Every dollar the group placed over the cycle is returned to the group, which distributes it to each member in full, while the organization keeps everything it received throughout those five years.
Here is what that looks like over a full cycle:
| Amount | |
|---|---|
| Group monthly placement | $1,000 |
| Year 1: Boost Payments to organization ($500/mo × 12) | $6,000 |
| Years 2–5: Boost Payments to organization ($308/mo × 48) | $14,769 |
| Total received by organization over 60 months | $20,769 |
| Total placed by group over 60 months | $60,000 |
| Refunded to participants upon redemption | $60,000 |
Read that last line again: The participants placed $60,000 over five years and received all of it back. The organization received $20,769 in new funding that came from CoSpark's corporate revenue, never from anyone's pocket. That is the math at a fixed $1,000 monthly placement, and the numbers grow as the group grows.
Maria, a longtime volunteer and board advisor at Bridges Youth Mentorship, has watched the organization struggle with the same funding gap for years: the mission keeps growing, but the money comes in at roughly the same pace it always has. The organization needs to fund a full-time program director and expand into a second location across town, and the price tag is $52,000. A traditional fundraising gala might raise a third of that. The rest would take years of incremental saving.

Maria reads about the CoSpark's group initiative program and decides to organize a group, starting with 15 supporters who are already invested in the organization's future. She explains the concept: set aside what you can each month as new savings, your money stays yours and comes back in full after five years, and CoSpark will send corporate-funded payments to Bridges based on the group's participation.

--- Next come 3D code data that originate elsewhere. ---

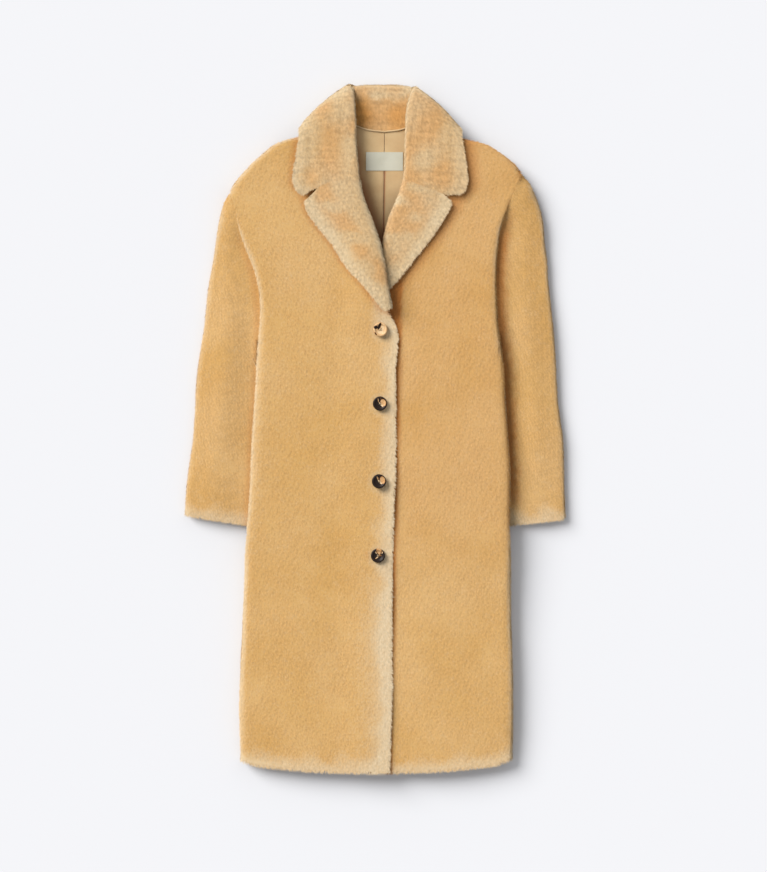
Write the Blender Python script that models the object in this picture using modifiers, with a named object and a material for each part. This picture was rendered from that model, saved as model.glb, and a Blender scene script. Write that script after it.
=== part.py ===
"""Faux shearling coat, laid flat on its back with its front up: walls of cloth, a label and buttons.

Sizes are in millimetres until a mesh is written. x runs to the wearer's left, "up" is the height
above the hem line towards the collar, and z is the height above the surface that the coat lies on.
Left and right are the wearer's. Each piece of cloth is a grid of points in the middle of its wall.
"""

import math

import bpy
import numpy as np

MM = 0.001
MIDDLE = (-0.4, 603.7)  # of the whole coat, x and up: the length is 1209 with its pile
WALL = 8.0  # backing and pile, pressed
SEAM = 0.3  # between pieces that are sewn together
PILE = 2.0  # loose pile past the wall, which the finish adds
ON_FLOOR = WALL / 2
INSET = WALL / 2 + PILE  # outline to the middle of a wall that turns over there

SIDE_ROLL = 12.0  # how far in a side edge starts to turn down
EDGE_STRIP = 1.5  # straight start of a wall at a seam, so that two walls meet squarely
CORNER_GAP = 1.6  # more room at the underarm and the shoulder point, where the walls twist
NECK_GAP = 1.9  # between the fronts and the collar's stand
LOFT = 2.4  # air between a panel and what is folded over it
TUCK_LIFT = 18.7  # the back rides this high over the tucked part of a sleeve
TUCK_REACH = (66.0, 140.0)  # from the side edge: lifted all the way, and not at all
NECK_LIFT = 12.5  # the back rides this high over the fall of the collar
NECK_SPREAD = (150.0, 230.0)  # from the neck's centre: lifted all the way, and not at all
OVERLAP_RISE = 4.7  # the over front climbs onto the under front
UNDER_DIP = 5.0
LAPEL_RISE = 11.5  # the over front climbs again where the under lapel passes below it
ARMHOLE_TURN = 45.0  # how far from its ends an armhole opens fully
NECK_CENTRE = (17.5, 1123.5)  # x, up
NECK_HALF = 81.0  # half the back neck's width
NECK_RISE = 27.0  # from its middle to its ends

# The coat's outline on each side: side seam, armhole, shoulder.
EDGE = {
    "right": (
        # up, x
        (0, -235), (130, -235), (300, -230), (430, -224), (620, -213), (735, -206), (793, -203),
        (840, -206), (877, -213), (915, -227), (952, -240), (985, -249), (1020, -254), (1038, -244),
        (1055, -230), (1073, -213), (1090, -192), (1106, -164), (1112, -138), (1118, -110), (1132, -86),
        (1153, -66),
    ),
    "left": (
        (0, 239), (130, 239), (300, 237), (430, 236), (502, 236), (620, 231), (735, 222), (793, 215),
        (840, 213), (877, 213), (915, 215), (952, 221), (985, 234), (1020, 249), (1053, 257), (1073, 239),
        (1090, 216), (1106, 184), (1112, 158), (1118, 132), (1132, 112), (1153, 97),
    ),
}

# The inner edge of each front's wall: centre-front edge, lapel roll line, neck seam.
INNER = {
    "right": (
        # up, x
        (0, 25), (130, 29), (285, 29), (455, 32), (523, 35), (700, 35), (785, 34), (806, 23), (816, 21),
        (852, 15), (888, 8.5), (926, -0.5), (962, -13), (993, -24), (1015, -31), (1032, -37), (1045, -43),
        (1076, -46), (1104, -53), (1129, -59), (1148, -64),
    ),
    "left": (
        (0, -11), (400, -11), (800, -11), (815, -7), (828, -1), (856, 4.5), (893, 15), (930, 26), (965, 35.5),
        (995, 47.5), (1016, 56), (1035, 62.5), (1050, 68.5), (1076, 73.5), (1104, 81), (1129, 90), (1148, 96),
    ),
}

# Height of the fronts over the surface, in the middle of a front and near its side edge.
FRONT_HEIGHT = (
    # up, middle, side
    (0, 27, 20), (60, 29, 20), (200, 33, 22), (330, 37, 26), (430, 40, 40), (480, 41, 41.7), (620, 42, 41.7),
    (735, 41, 41.5), (800, 39, 40), (880, 37, 38), (960, 35, 36), (1040, 33, 33), (1090, 31, 31), (1150, 30, 30),
)

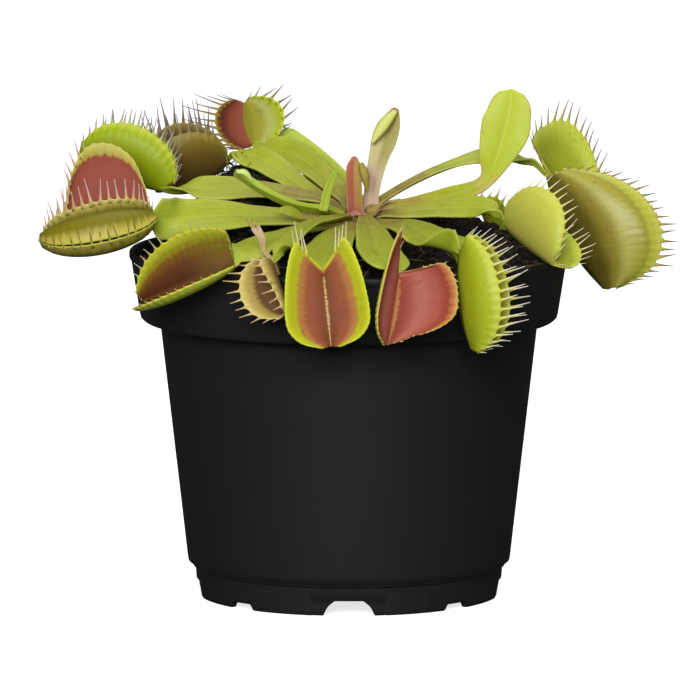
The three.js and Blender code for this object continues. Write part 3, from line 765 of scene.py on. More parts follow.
def scallop(grid, rows, rim, inner, mine, out, faces, phase, look):
    """Cuts a rim into arches between its teeth, with ribs below them and a raised lip inside."""
    arch = -np.abs(np.sin(np.pi * phase)) ** 0.8 * look["arch"]
    ridge = np.cos(2 * np.pi * phase)
    near = ease(0.8, 1.0, rim) * mine
    band = ease(0.66, 0.84, rim) * (1 - ease(0.9, 1.0, rim)) * mine
    lip = np.exp(-(((rim - 0.83) / 0.035) ** 2)) * mine
    inside = inner > 0.5
    skin = np.where(inside, -1.0, 1.0)
    for i, r in enumerate(rows):
        fade = min(1.0, (len(rows) - 1 - i) / 4, i / 4)
        grid[r] += (near * arch[i] * fade)[:, None] * out[i]
        height = band * ridge[i] * look["ribs"] * fade * ~inside
        height = height + lip * look["lip"] * np.where(inside, 1.0, -0.4)
        grid[r] += (height * skin)[:, None] * faces[i]


def add_trap(piece, rings, look, seed, tree, tooth_material):
    grid, rim, inner, hand, share, along = trap_grid(rings)
    across = 2 * HALF_STEPS + 1
    lobes = (
        {"hand": -1, "edge": 0, "inside": 3, "back": 2 * across + 1},
        {"hand": 1, "edge": across - 1, "inside": across - 4, "back": across + 2},
    )
    for k, lobe in enumerate(lobes):
        looks = {**look, **look["lobes"][k]}
        mine = hand == lobe["hand"]
        fill_out(grid, rim, mine, share, looks)
        rows = np.where((share >= looks["teeth_from"]) & (share <= TEETH_END))[0]
        line, back = grid[rows][:, lobe["edge"]], grid[rows][:, lobe["back"]]
        out = unit(line - grid[rows][:, lobe["inside"]])
        faces = unit(back - line)
        run = length_along(line)
        count = max(FEWEST_TEETH, int(round(run[-1] / looks["spacing"])) + 1)
        phase = run / run[-1] * (count - 1)
        scallop(grid, rows, rim, inner, mine, out, faces, phase, looks)
        edge = grid[rows][:, [lobe["edge"], lobe["back"]]].mean(1)
        base = line_mesh(
            f"{piece.name}_rim_{k}",
            edge - out * SUNK_ROOT,
            points=unit(out + np.array(looks["lean"], float) + faces * looks["cross"]),
            faces=faces,
            grows=np.interp(share[rows], *zip(*looks["grows"])),
        )
        teeth = grown_mesh(
            f"{piece.name}_teeth_{k}",
            base,
            tree,
            count=count,
            length=looks["tooth"] * MM,
            root_radius=looks["root"] * MM,
            tip_radius=TOOTH_POINT * MM,
            bend=looks["bend"],
            spread=looks["spread"],
            uneven=TOOTH_UNEVEN,
            seed=seed * 10 + k,
            finish=tooth_material,
        )
        piece.add_mesh(teeth, {"trap": 1.0}, 1)
    known = {"along": along[:, None], "rim": rim[None], "inner": inner[None], "hand": hand[None]}
    piece.add_tube(grid, {**known, "trap": 1.0})


# ---------- the looks of each leaf ----------
GREEN = (152, 164, 36)
LIGHT_GREEN = (180, 186, 72)
# pinkish brown of a petiole's crown end, darkened further as painted shade between the leaves
SHADED_PINK_BASE = (116, 74, 50)
BROWN_BASE = (104, 76, 46)
PLAIN_PETIOLE = [
    (0.0, *SHADED_PINK_BASE), (0.15, 124, 104, 48), (0.32, 142, 146, 40), (0.6, *GREEN), (1.0, 164, 180, 48),
]
BROWN_PETIOLE = [(0.0, *BROWN_BASE), (0.34, 128, 104, 66), (0.5, 150, 156, 60), (1.0, *GREEN)]
RED_INNER = [
    (0.0, 196, 170, 100), (0.06, 140, 72, 52), (0.5, 150, 74, 62), (0.76, 168, 90, 66),
    (0.83, 180, 170, 62), (1.0, 190, 196, 70),
]
GREEN_INNER = [(0.0, 176, 170, 70), (0.1, 140, 138, 30), (0.7, 154, 164, 36), (1.0, 190, 200, 70)]
GREEN_OUTER = [(0.0, 140, 136, 24), (0.35, 148, 156, 16), (0.8, 166, 178, 34), (1.0, 194, 204, 72)]

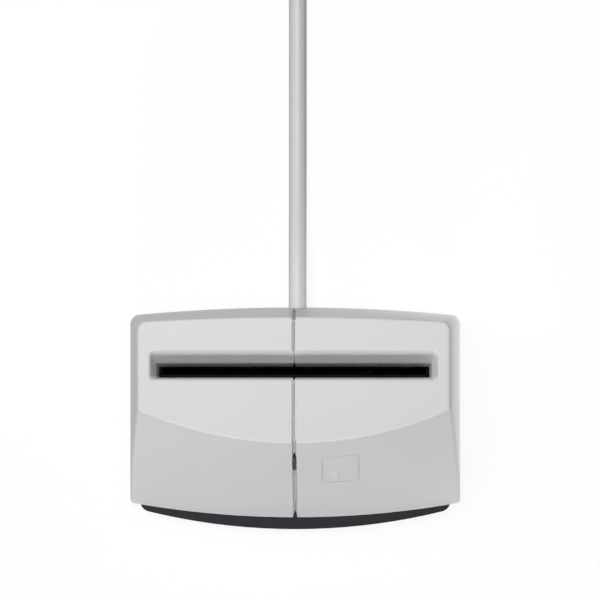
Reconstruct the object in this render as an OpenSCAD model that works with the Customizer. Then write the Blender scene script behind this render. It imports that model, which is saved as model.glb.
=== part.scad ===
// Upright desktop smart card reader, in millimetres.
// The card goes straight down into the slot in the top face, chip towards the sloping front.
// Origin: middle of the footprint, on the desk. +X right, +Y to the cable side, +Z up.

/* [Housing] */
// Width at the bottom edge of the shells
body_w = 69; // [66:1:80]
// Depth at the bottom edge of the shells, on the centre line
body_depth = 43.9; // [42:0.5:56]
// Height above the desk at the rear of the top face
overall_h = 38; // [37:0.5:46]
// Height of the shells' bottom edge above the desk
skirt_z = 3.2; // [2.8:0.1:3.6]
// Wall of the moulded shells
wall = 1.8; // [1.4:0.1:2.2]
// How far each side leans in up to the top
side_draft = 2.06; // [1:0.1:3]
// How far the rear leans in up to the top
rear_draft = 1.86; // [1:0.1:2.6]
// Radius of the rear wall at its bottom edge, in plan
rear_bottom_r = 355; // [200:5:600]
// Radius of the rear wall at the top, in plan
rear_top_r = 514; // [300:5:800]
// Radius of the front at its bottom edge, in plan
front_bottom_r = 194.5; // [120:1:300]
// Radius of the crease between top face and front slope, in plan
crease_r = 80; // [70:1:120]
// How far the front slope runs back from its foot to the crease
slope_run = 16.25; // [13:0.25:17]
// Fall of the top face from its rear edge to the crease
top_fall = 1.8; // [0.5:0.1:2.6]
// Radius of the rear corners, in plan
rear_corner_r = 2; // [1.2:0.1:4]
// Radius of the front corners, in plan
front_corner_r = 1; // [0.6:0.1:2]
// Rounding round the rear and sides of the top face
top_round = 1.1; // [0.6:0.1:1.8]
// Rounding along the crease
crease_round = 0.35; // [0.2:0.05:0.6]
// Width of the groove along the seam, on each shell
seam_w = 0.3; // [0.2:0.05:0.5]
// Depth of the groove along the seam
seam_depth = 0.34; // [0.2:0.02:0.5]
// Gap left between the two shells
seam_gap = 0.06; // [0.02:0.02:0.1]

/* [Card slot] */
// Width of a standard card
card_w = 53.98; // [53.9:0.02:54.1]
// Thickness of a standard card
card_t = 0.76; // [0.7:0.02:0.84]
// Width of the slot in the shells
slot_w = 55.8; // [55:0.1:57]
// Thickness of the slot in the shells
slot_t = 1.94; // [1.6:0.02:2.2]
// From the rear bottom edge forward to the middle of the slot
slot_back = 13.2; // [12.8:0.1:14]
// Depth of the funnel behind the card and at its ends, down to its throat
funnel_depth = 8.8; // [8.4:0.1:9.2]
// Depth of the funnel in front of the card, down to a ledge
ledge_depth = 3.4; // [2.6:0.1:4]
// How far the funnel's end walls run out
funnel_side = 1.65; // [1:0.05:1.8]
// How far the funnel's rear wall runs out
funnel_rear = 2.88; // [2:0.02:3.2]
// How far the funnel's front wall runs out
funnel_front = 0.65; // [0.4:0.05:1]
// Height above the desk at which the card's edge stops
card_stop_z = 8.5; // [8.3:0.1:9]

/* [Base] */
// Width of the dark base
base_w = 64.9; // [62:0.5:66]
// How far the base comes out in front of the shells
base_lip = 2.5; // [1:0.1:4]
// Radius of the base's front edge, in plan
base_front_r = 129; // [100:1:200]
// Wall and floor of the base
base_wall = 1.6; // [1.2:0.1:1.8]
// Height of the base above the desk, on its feet
foot_stand = 0.9; // [0.6:0.1:1.2]
// Diameter of a rubber foot
foot_d = 6.4; // [5:0.2:7]
// Thickness of the ballast plate
ballast_t = 4; // [2:0.5:5]

/* [Card contacts] */
// How far the contact carriage gives way downwards as the card comes home
landing_drop = 3; // [2.6:0.1:3.2]
// How far the carriage comes towards the card over that way
landing_reach = 0.9; // [0.7:0.05:1]
// Thickness of the main board
board_t = 1.6; // [1.2:0.1:2]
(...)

The 15 supporters commit to an average of $70 per month each, putting the group's total monthly placement at $1,050. Maria files the General Member Agreement with the help of an ABM, names the group, and contributions begin.
Month 1
The group places $1,050, and CoSpark sends $525 to Bridges as the first Boost Payment. Maria walks the check into the executive director's office.
Month 6
The group has placed $6,300 in total, and Bridges has received $3,150 in cumulative Boost Payments. The executive director is starting to notice a pattern: this money keeps arriving month after month, and nobody in the community has given less to the organization as a result.
Month 13
Word has spread, and the group has grown to 22 supporters with a monthly placement of approximately $1,540. The rate has shifted to the standard formula, but the larger group means the organization receives roughly $470–$475 per month, which keeps the funding close to the first-year pace. For Maria, this has changed the nature of fundraising itself: she can now approach donors and offer them something no other organization can, the chance to financially support the mission and receive every dollar back at the end of the cycle.
Month 60
All contributions are refunded to the participants, every dollar returned exactly as committed. Bridges has received well over $25,000 in cumulative Boost Payments across the five-year cycle, and the expansion was funded without a single dollar coming from anyone's existing donations and fundraising.
“We're starting cycle two. Same money, new round of funding. Who else wants in?”
The long view: A second cycle with the same capital generates another full round of Boost Payments, and a third cycle does it again. Over 15–20 years, the same $60,000 in participant capital could generate well over $60,000 in cumulative funding for the organization, and the participants still have every dollar they started with. That is what cyclical deployment looks like.
Every dollar placed with CoSpark must be "new money"
Every dollar placed with CoSpark must be "new money" — not redirected donations, or money pulled from what someone already gives to the organization. It should be new savings, set aside in addition to the support the organization already receives.
If participants reduce their existing donations and fundraising to fund their CoSpark commitment, the organization loses on one side what it gains on the other. The math still works, but the trust does not, and trust is what makes this model sustainable over multiple cycles.
If someone cannot do that without reducing their existing support, they should wait until they can. Protecting the organization's current funding base matters more than growing the group quickly.
If you are ready to organize a group, here is the practical path.
Step 1: Identify your core group. Start with people who already care about the organization and who can set aside savings each month. A few committed participants is enough to launch. More is better.
Step 2: Explain the concept clearly. Every participant needs to understand three things: their money stays in a protected reserve and comes back in full after five years; CoSpark sends corporate-funded Boost Payments to the organization based on the group's participation; and this is new savings, not redirected donations and fundraising. If someone cannot commit new money, they should not join the group.
Step 3: Choose a name and file the General Member Agreement. Work with an Advisory Board Member (ABM) to file the GMA on behalf of the group. The ABM is your guide through the process and your ongoing point of contact with CoSpark.
Step 4: Establish the group's total monthly commitment. Each participant commits what they can sustain for the duration of the cycle, and the group's commitment is the combined total of each member's amounts. Your ABM will help coordinate the next steps.
Step 5: Begin contributions and deliver the first payment. Once the group is active and the first Boost Payment is generated, bring it to the organization's leadership personally. Let the check do the talking.
Step 6: Grow the group over time. After the first year, the per-dollar rate adjusts, so growing the group is the primary lever for maintaining or increasing the monthly payments. Talk about what the group is accomplishing, invite people in as they show interest, and let the results speak for themselves over time.
The people who support your organization want to do more. Most of them already give what they can, and they would give more if they could do it without falling behind on their own obligations. This program gives them a way. It asks them to save, and it converts that saving into sustained funding for a mission they believe in.
The funding is real. The structure is sound. The math is on the table. And the only thing it asks of you is a willingness to organize a group and let the results build the case.
Set aside new savings together. Your money stays yours and comes back in full after five years. The organization receives Boost Payments throughout the cycle. Nobody gives anything away, and the funding can continue cycle after cycle. That is what a commonwealth makes possible.